■ GIVEN TASK ■
Set down the material once more, exactly as it appears.

• • • • •

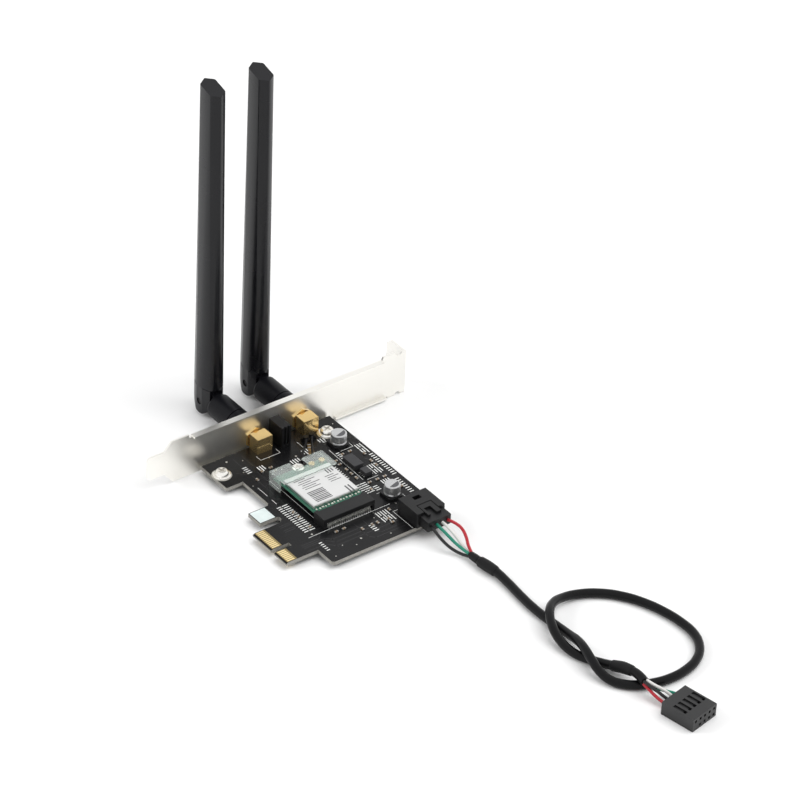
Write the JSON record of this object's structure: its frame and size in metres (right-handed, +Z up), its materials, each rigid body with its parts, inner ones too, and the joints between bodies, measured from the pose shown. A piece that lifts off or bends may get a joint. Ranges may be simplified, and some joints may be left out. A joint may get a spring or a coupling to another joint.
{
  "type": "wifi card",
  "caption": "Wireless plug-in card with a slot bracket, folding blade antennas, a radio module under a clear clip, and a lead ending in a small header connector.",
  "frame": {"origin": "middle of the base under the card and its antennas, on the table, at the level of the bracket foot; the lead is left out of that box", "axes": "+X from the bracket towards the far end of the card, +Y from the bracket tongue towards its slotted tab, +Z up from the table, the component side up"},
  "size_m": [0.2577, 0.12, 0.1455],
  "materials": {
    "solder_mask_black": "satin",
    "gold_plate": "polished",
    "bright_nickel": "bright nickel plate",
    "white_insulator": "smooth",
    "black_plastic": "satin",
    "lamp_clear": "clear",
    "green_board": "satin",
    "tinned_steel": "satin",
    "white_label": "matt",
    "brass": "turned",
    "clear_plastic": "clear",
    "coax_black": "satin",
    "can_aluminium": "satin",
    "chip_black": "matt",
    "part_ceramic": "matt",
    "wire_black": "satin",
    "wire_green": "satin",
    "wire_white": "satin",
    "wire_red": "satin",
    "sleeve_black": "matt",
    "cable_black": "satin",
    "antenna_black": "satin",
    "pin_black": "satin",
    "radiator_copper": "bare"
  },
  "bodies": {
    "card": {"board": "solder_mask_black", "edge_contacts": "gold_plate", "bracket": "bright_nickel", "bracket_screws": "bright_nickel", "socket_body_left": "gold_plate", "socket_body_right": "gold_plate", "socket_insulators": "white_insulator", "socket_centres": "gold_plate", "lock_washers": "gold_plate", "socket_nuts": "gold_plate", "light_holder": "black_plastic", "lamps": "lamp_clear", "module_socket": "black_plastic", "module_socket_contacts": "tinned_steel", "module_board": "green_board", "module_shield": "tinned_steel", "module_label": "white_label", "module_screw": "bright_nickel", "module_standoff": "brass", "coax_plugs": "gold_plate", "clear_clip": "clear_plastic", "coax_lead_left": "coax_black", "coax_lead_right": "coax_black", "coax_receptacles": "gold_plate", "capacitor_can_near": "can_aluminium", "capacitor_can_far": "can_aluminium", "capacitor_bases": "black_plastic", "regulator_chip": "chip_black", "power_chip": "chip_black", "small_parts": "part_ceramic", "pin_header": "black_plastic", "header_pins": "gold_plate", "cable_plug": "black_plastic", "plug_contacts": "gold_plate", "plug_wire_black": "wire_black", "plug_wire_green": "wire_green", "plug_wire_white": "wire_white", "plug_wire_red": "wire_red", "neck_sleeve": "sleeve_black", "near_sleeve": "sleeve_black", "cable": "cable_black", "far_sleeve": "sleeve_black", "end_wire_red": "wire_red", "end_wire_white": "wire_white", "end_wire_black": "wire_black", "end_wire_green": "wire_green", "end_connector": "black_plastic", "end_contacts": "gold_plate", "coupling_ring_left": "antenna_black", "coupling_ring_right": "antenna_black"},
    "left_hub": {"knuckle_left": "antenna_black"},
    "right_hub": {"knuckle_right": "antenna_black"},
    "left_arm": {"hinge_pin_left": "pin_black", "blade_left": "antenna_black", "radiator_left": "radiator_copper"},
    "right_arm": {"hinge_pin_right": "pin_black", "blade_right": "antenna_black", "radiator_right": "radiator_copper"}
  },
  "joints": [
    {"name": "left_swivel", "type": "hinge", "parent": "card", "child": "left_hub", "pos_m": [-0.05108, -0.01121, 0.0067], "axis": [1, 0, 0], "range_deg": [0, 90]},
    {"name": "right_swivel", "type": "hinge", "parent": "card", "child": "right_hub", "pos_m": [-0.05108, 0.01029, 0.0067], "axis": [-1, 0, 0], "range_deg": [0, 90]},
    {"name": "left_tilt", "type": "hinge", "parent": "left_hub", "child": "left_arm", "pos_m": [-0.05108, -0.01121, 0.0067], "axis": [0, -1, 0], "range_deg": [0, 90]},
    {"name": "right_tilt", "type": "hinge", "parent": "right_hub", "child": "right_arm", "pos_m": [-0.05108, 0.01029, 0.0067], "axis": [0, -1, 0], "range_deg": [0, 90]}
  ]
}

• • • • •

■ RESPONSE FOR THIS EXERCISE ■
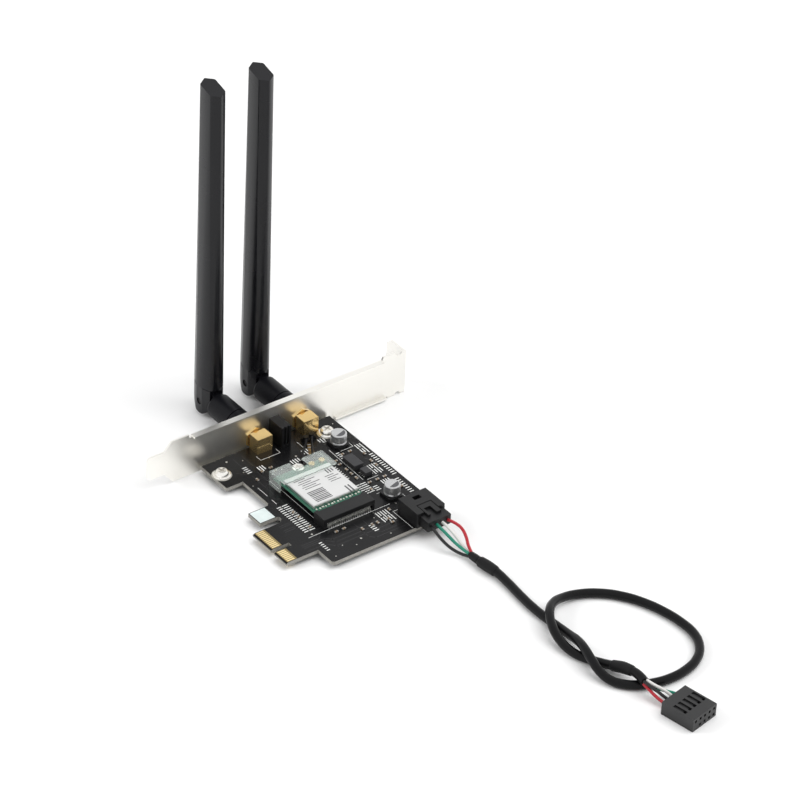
Write the JSON record of this object's structure: its frame and size in metres (right-handed, +Z up), its materials, each rigid body with its parts, inner ones too, and the joints between bodies, measured from the pose shown. A piece that lifts off or bends may get a joint. Ranges may be simplified, and some joints may be left out. A joint may get a spring or a coupling to another joint.
{
  "type": "wifi card",
  "caption": "Wireless plug-in card with a slot bracket, folding blade antennas, a radio module under a clear clip, and a lead ending in a small header connector.",
  "frame": {"origin": "middle of the base under the card and its antennas, on the table, at the level of the bracket foot; the lead is left out of that box", "axes": "+X from the bracket towards the far end of the card, +Y from the bracket tongue towards its slotted tab, +Z up from the table, the component side up"},
  "size_m": [0.2577, 0.12, 0.1455],
  "materials": {
    "solder_mask_black": "satin",
    "gold_plate": "polished",
    "bright_nickel": "bright nickel plate",
    "white_insulator": "smooth",
    "black_plastic": "satin",
    "lamp_clear": "clear",
    "green_board": "satin",
    "tinned_steel": "satin",
    "white_label": "matt",
    "brass": "turned",
    "clear_plastic": "clear",
    "coax_black": "satin",
    "can_aluminium": "satin",
    "chip_black": "matt",
    "part_ceramic": "matt",
    "wire_black": "satin",
    "wire_green": "satin",
    "wire_white": "satin",
    "wire_red": "satin",
    "sleeve_black": "matt",
    "cable_black": "satin",
    "antenna_black": "satin",
    "pin_black": "satin",
    "radiator_copper": "bare"
  },
  "bodies": {
    "card": {"board": "solder_mask_black", "edge_contacts": "gold_plate", "bracket": "bright_nickel", "bracket_screws": "bright_nickel", "socket_body_left": "gold_plate", "socket_body_right": "gold_plate", "socket_insulators": "white_insulator", "socket_centres": "gold_plate", "lock_washers": "gold_plate", "socket_nuts": "gold_plate", "light_holder": "black_plastic", "lamps": "lamp_clear", "module_socket": "black_plastic", "module_socket_contacts": "tinned_steel", "module_board": "green_board", "module_shield": "tinned_steel", "module_label": "white_label", "module_screw": "bright_nickel", "module_standoff": "brass", "coax_plugs": "gold_plate", "clear_clip": "clear_plastic", "coax_lead_left": "coax_black", "coax_lead_right": "coax_black", "coax_receptacles": "gold_plate", "capacitor_can_near": "can_aluminium", "capacitor_can_far": "can_aluminium", "capacitor_bases": "black_plastic", "regulator_chip": "chip_black", "power_chip": "chip_black", "small_parts": "part_ceramic", "pin_header": "black_plastic", "header_pins": "gold_plate", "cable_plug": "black_plastic", "plug_contacts": "gold_plate", "plug_wire_black": "wire_black", "plug_wire_green": "wire_green", "plug_wire_white": "wire_white", "plug_wire_red": "wire_red", "neck_sleeve": "sleeve_black", "near_sleeve": "sleeve_black", "cable": "cable_black", "far_sleeve": "sleeve_black", "end_wire_red": "wire_red", "end_wire_white": "wire_white", "end_wire_black": "wire_black", "end_wire_green": "wire_green", "end_connector": "black_plastic", "end_contacts": "gold_plate", "coupling_ring_left": "antenna_black", "coupling_ring_right": "antenna_black"},
    "left_hub": {"knuckle_left": "antenna_black"},
    "right_hub": {"knuckle_right": "antenna_black"},
    "left_arm": {"hinge_pin_left": "pin_black", "blade_left": "antenna_black", "radiator_left": "radiator_copper"},
    "right_arm": {"hinge_pin_right": "pin_black", "blade_right": "antenna_black", "radiator_right": "radiator_copper"}
  },
  "joints": [
    {"name": "left_swivel", "type": "hinge", "parent": "card", "child": "left_hub", "pos_m": [-0.05108, -0.01121, 0.0067], "axis": [1, 0, 0], "range_deg": [0, 90]},
    {"name": "right_swivel", "type": "hinge", "parent": "card", "child": "right_hub", "pos_m": [-0.05108, 0.01029, 0.0067], "axis": [-1, 0, 0], "range_deg": [0, 90]},
    {"name": "left_tilt", "type": "hinge", "parent": "left_hub", "child": "left_arm", "pos_m": [-0.05108, -0.01121, 0.0067], "axis": [0, -1, 0], "range_deg": [0, 90]},
    {"name": "right_tilt", "type": "hinge", "parent": "right_hub", "child": "right_arm", "pos_m": [-0.05108, 0.01029, 0.0067], "axis": [0, -1, 0], "range_deg": [0, 90]}
  ]
}